After the elections, Religious Zionism will be in the same place from which it started. All the campaign posters will be in the trash bin, forgotten forever. But in the arena where the real decisions are made, the Religious Zionist votes will be sorely lacking. They will have no say in who will lead this country. There will be no fateful national decisions for the sector that made itself irrelevant.

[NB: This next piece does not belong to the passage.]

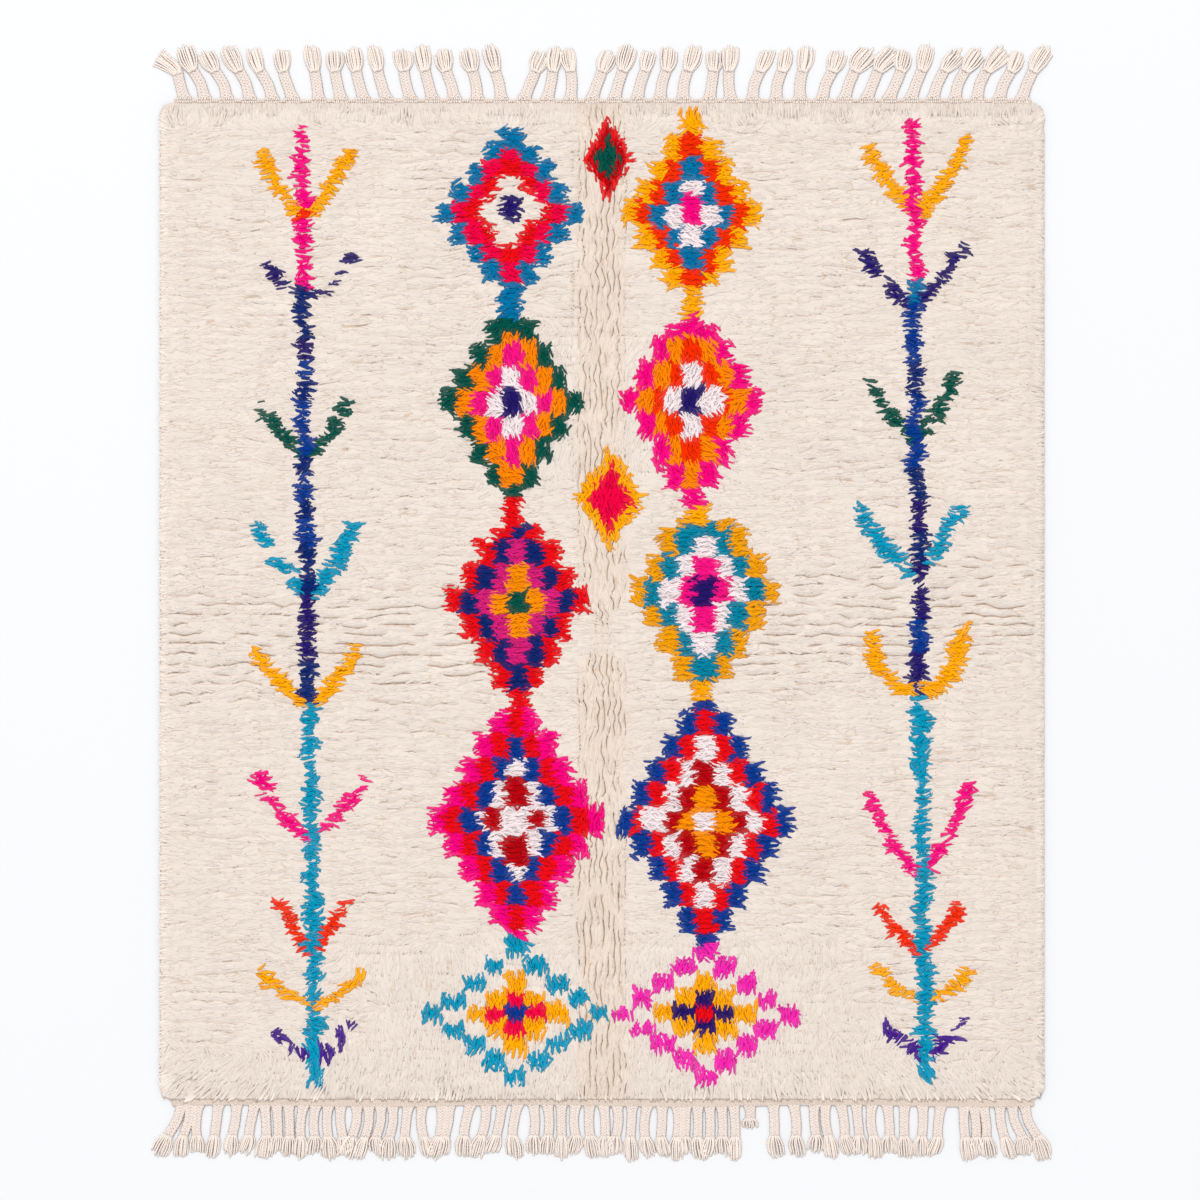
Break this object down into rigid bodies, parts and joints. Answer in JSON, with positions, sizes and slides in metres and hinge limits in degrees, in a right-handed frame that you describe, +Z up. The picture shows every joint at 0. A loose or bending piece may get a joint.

If we truly want Jewish leadership for Israel, we must be in the Likud, taking on all the challenges it presents. They may cheat us, defame us and build obstacles everywhere. But as we persevere, we come closer and closer to triumph, as we see with each election. In the last elections, approximately one fourth of the Likud voters - most of who were not registered through Manhigut Yehudit – voted for Moshe Feiglin for head of the Likud. They preferred him to a popular incumbent prime minister who used all his power and enlisted the entire cabinet and party machine – using threats and extreme pressure on Likud activists - not to vote for Feiglin. This is overwhelming proof of the fact that we are always winning.

Religious Zionism is constantly fleeing its vision, rendering itself irrelevant. Then it blames it problems on the politician who the political commentators have called the most influential person in Israeli politics: Moshe Feiglin.

And one more important insight:
The very same leaders, rabbis and laymen – who encouraged the Religious Zionist public to circle Kfar Maimon, are once again encouraging the public to walk in circles. This time, between the political fences of the sector.